DO THIS —
Restate, word for word, every line of the data.

GIVEN DATA —
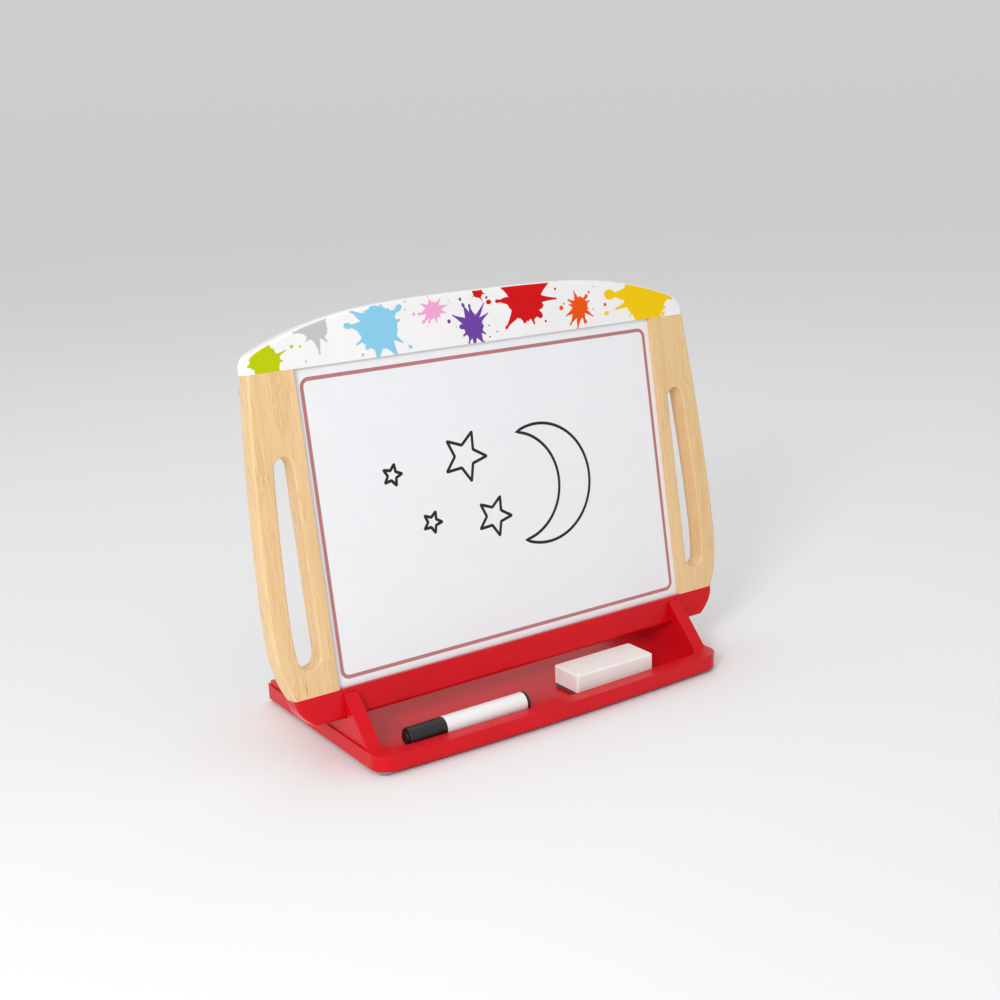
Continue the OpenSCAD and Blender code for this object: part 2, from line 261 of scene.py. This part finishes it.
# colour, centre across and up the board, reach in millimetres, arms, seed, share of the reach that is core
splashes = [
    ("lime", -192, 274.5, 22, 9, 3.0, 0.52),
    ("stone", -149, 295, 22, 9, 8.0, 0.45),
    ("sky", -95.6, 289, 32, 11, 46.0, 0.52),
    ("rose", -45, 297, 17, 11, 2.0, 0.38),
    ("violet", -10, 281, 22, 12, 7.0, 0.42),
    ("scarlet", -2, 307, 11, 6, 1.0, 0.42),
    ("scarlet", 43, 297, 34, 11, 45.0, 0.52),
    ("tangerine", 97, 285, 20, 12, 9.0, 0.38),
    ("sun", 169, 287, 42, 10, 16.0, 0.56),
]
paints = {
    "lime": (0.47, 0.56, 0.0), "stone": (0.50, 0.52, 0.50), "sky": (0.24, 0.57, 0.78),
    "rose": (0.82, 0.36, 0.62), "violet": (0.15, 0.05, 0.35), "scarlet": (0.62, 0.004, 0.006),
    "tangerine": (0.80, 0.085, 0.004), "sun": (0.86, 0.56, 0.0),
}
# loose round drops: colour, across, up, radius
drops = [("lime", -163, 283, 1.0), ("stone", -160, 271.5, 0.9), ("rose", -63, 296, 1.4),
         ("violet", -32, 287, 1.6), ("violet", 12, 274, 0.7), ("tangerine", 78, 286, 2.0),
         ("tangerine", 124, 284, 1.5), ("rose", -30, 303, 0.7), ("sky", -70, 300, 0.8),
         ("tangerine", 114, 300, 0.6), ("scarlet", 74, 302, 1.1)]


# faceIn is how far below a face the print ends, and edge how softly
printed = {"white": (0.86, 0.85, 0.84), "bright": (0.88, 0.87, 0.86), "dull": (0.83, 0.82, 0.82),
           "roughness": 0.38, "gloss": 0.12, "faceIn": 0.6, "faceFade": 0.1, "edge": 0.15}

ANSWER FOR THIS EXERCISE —
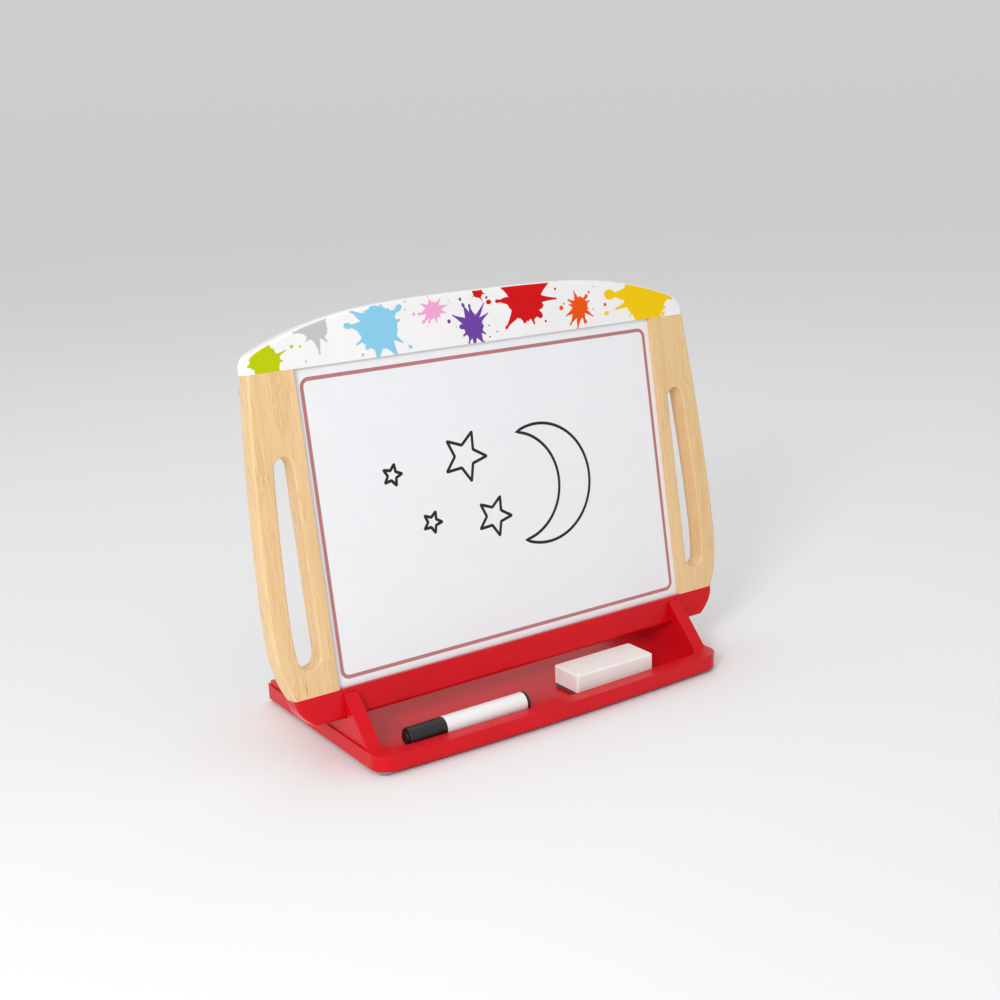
Continue the OpenSCAD and Blender code for this object: part 2, from line 261 of scene.py. This part finishes it.
# colour, centre across and up the board, reach in millimetres, arms, seed, share of the reach that is core
splashes = [
    ("lime", -192, 274.5, 22, 9, 3.0, 0.52),
    ("stone", -149, 295, 22, 9, 8.0, 0.45),
    ("sky", -95.6, 289, 32, 11, 46.0, 0.52),
    ("rose", -45, 297, 17, 11, 2.0, 0.38),
    ("violet", -10, 281, 22, 12, 7.0, 0.42),
    ("scarlet", -2, 307, 11, 6, 1.0, 0.42),
    ("scarlet", 43, 297, 34, 11, 45.0, 0.52),
    ("tangerine", 97, 285, 20, 12, 9.0, 0.38),
    ("sun", 169, 287, 42, 10, 16.0, 0.56),
]
paints = {
    "lime": (0.47, 0.56, 0.0), "stone": (0.50, 0.52, 0.50), "sky": (0.24, 0.57, 0.78),
    "rose": (0.82, 0.36, 0.62), "violet": (0.15, 0.05, 0.35), "scarlet": (0.62, 0.004, 0.006),
    "tangerine": (0.80, 0.085, 0.004), "sun": (0.86, 0.56, 0.0),
}
# loose round drops: colour, across, up, radius
drops = [("lime", -163, 283, 1.0), ("stone", -160, 271.5, 0.9), ("rose", -63, 296, 1.4),
         ("violet", -32, 287, 1.6), ("violet", 12, 274, 0.7), ("tangerine", 78, 286, 2.0),
         ("tangerine", 124, 284, 1.5), ("rose", -30, 303, 0.7), ("sky", -70, 300, 0.8),
         ("tangerine", 114, 300, 0.6), ("scarlet", 74, 302, 1.1)]


# faceIn is how far below a face the print ends, and edge how softly
printed = {"white": (0.86, 0.85, 0.84), "bright": (0.88, 0.87, 0.86), "dull": (0.83, 0.82, 0.82),
           "roughness": 0.38, "gloss": 0.12, "faceIn": 0.6, "faceFade": 0.1, "edge": 0.15}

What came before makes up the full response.